To integrate this into your power system without causing an energy deficit, you need a simple calculation. This helps you translate the dish’s consumption into a clear impact on your battery.

• Step 1: Identify your model’s draw. The Gen 2 “Standard Actuated” dish typically uses 50-75 watts in normal operation.
• Step 2: Calculate daily watt-hours (Wh). Multiply the watts by your estimated hours of daily use. For an 8-hour workday at 75W, that’s 600Wh.
• Step 3: Convert to amp-hours (Ah). Divide the watt-hours by your system voltage (typically 12V). 600Wh ÷ 12V = 50Ah.
• Step 4: Add inverter overhead. If you are not using a 12V DC conversion, add at least 20% for inverter inefficiency. Your 50Ah draw is now 60Ah.

This calculation makes it clear: running Starlink for a workday consumes 60Ah from your battery bank. If you have a 100Ah lithium battery, that’s over half of your total available power gone, just for internet. This highlights why a large solar array and a significant battery bank (200Ah lithium or more) are prerequisites for any serious off-grid Starlink user, and why a 12V DC conversion is so highly recommended to eliminate that 20% inverter loss.

How to Set Up a Failover Internet Connection for Your Home Office?

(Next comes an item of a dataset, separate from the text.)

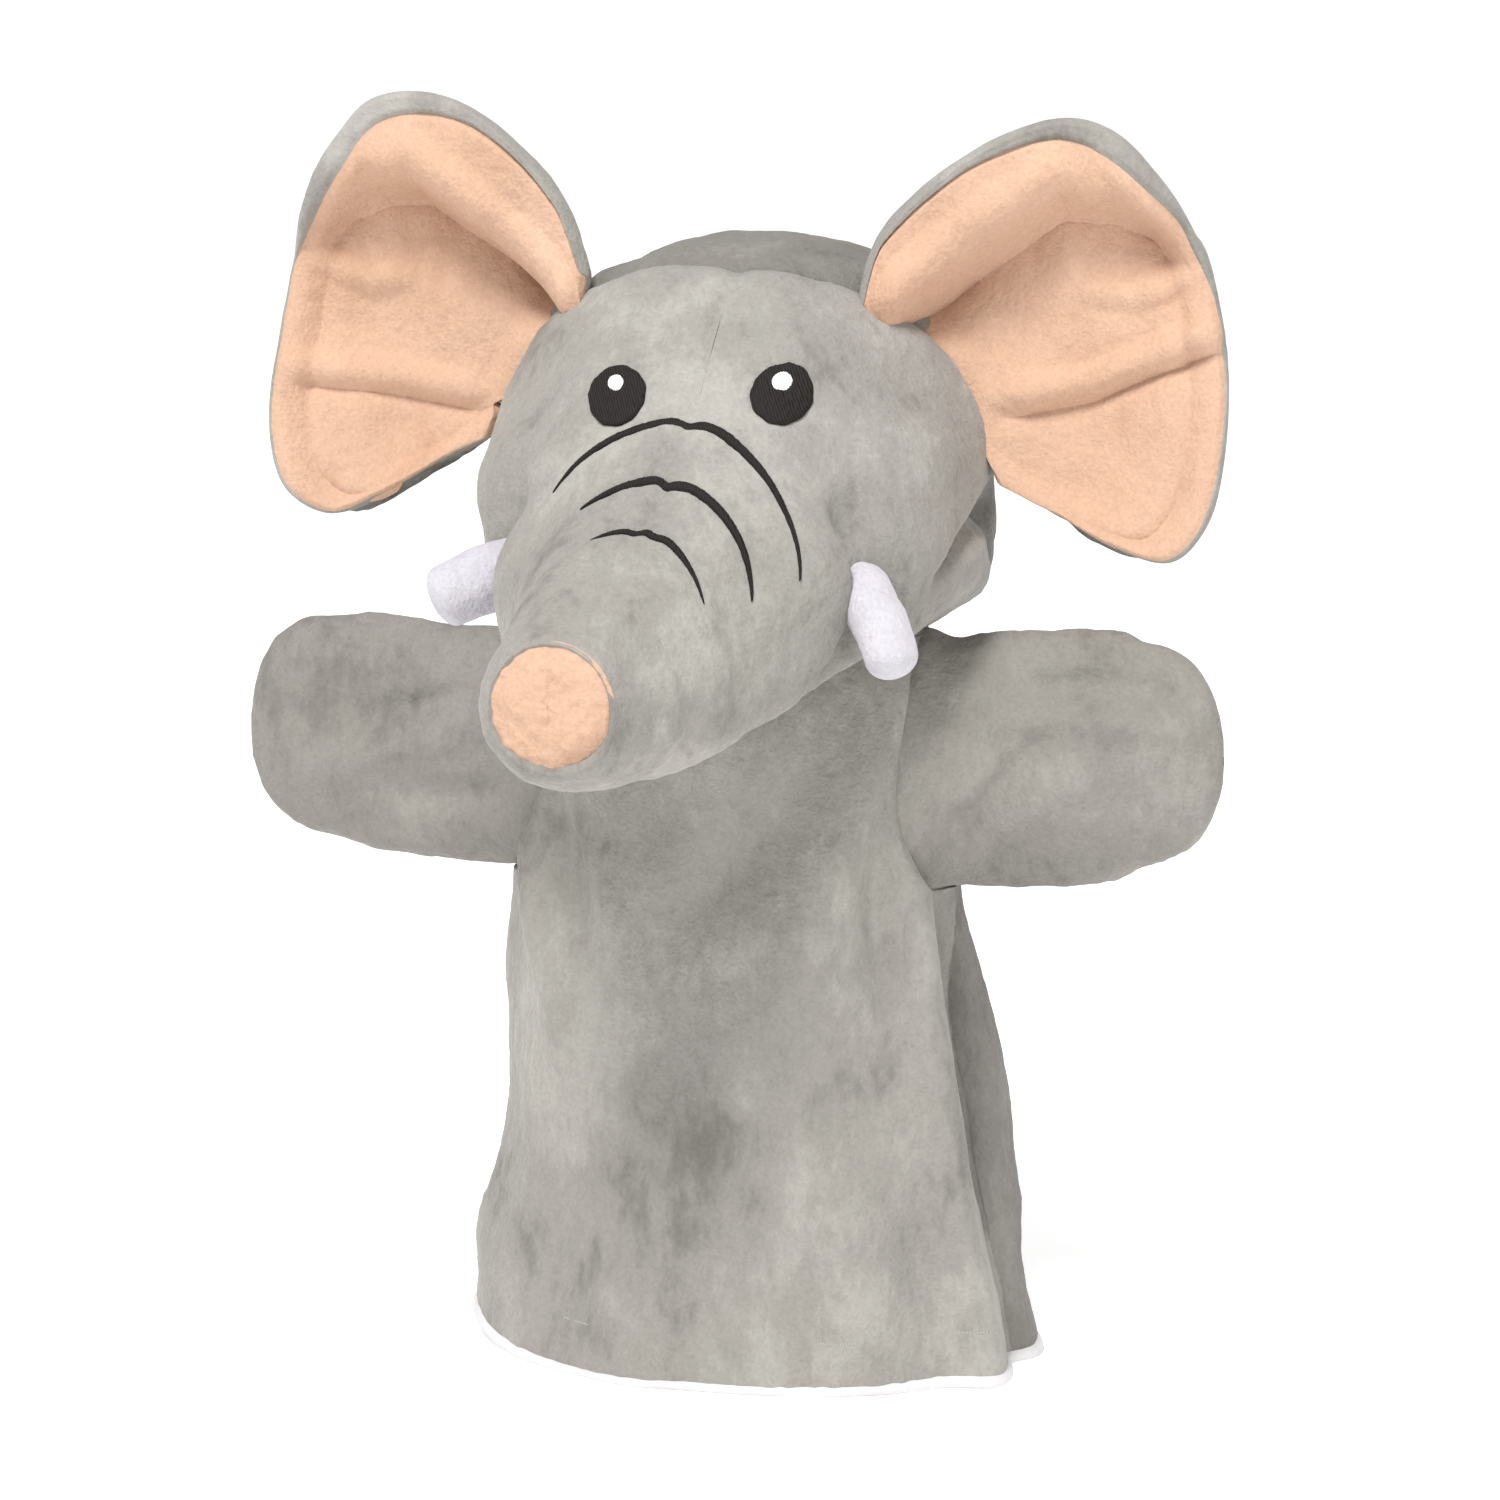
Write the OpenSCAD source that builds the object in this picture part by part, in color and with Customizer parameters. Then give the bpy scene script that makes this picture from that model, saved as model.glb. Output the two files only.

Even with the best pole mount, the most efficient power system, and a perfectly clear sky, Starlink is not infallible. Outages can occur due to network issues, extreme weather, or an unforeseen obstruction. For a digital nomad whose income depends on being online, 100% uptime is not a luxury; it’s a requirement. This is where the ultimate form of connectivity resilience comes into play: an automated failover system.

A failover system uses a special router to manage multiple internet sources simultaneously. In an RV context, this typically means combining your Starlink connection with a cellular (4G/5G) connection. The router constantly monitors the primary connection (Starlink). The moment it detects an outage—even a micro-disconnection caused by a passing bird—it instantly and automatically switches the internet traffic over to the secondary connection (cellular). When the Starlink signal returns, it seamlessly switches back. The user experiences no interruption at all.

Some advanced routers can even perform “bonding,” where they use both Starlink and cellular connections at the same time. This is the gold standard for reliability. As one RVer reported, bonding their connections with a Peplink router allowed them to hold a Zoom call through intermittent tree obstructions. The router automatically sent the stable audio data over the cellular link while using the high-bandwidth Starlink for video whenever it was available, preventing the call from dropping entirely. This level of resilience transforms your RV into a truly professional office. A variety of routers are available to facilitate this.

Failover Router Comparison for RV Mobile Offices

Router Model	Price	WAN Inputs	Bonding	Best For
Peplink MAX BR1 Mini	$299	2 (Starlink + Cell)	Yes – SpeedFusion	Remote workers needing reliability
GL.iNet Beryl AX	$89	2 (Ethernet + USB)	No – Failover only	Budget-conscious casual users
Peplink Balance 20X	$399	3+ (Multiple sources)	Yes – Advanced	Full-time content creators
Netgear Nighthawk M6	$799	2 (Built-in 5G + Ethernet)	Limited	Integrated cellular solution

The investment in a failover system depends on your professional needs. For a remote software developer or a teacher, where a single dropped connection can be a major issue, a bonding router from a brand like Peplink is a critical business expense. For a casual user who just wants a backup, a simpler and cheaper failover-only router is sufficient. Building a failover connection is the final piece of the puzzle, completing your system of trade-offs by adding a layer of redundancy that guarantees you are always online.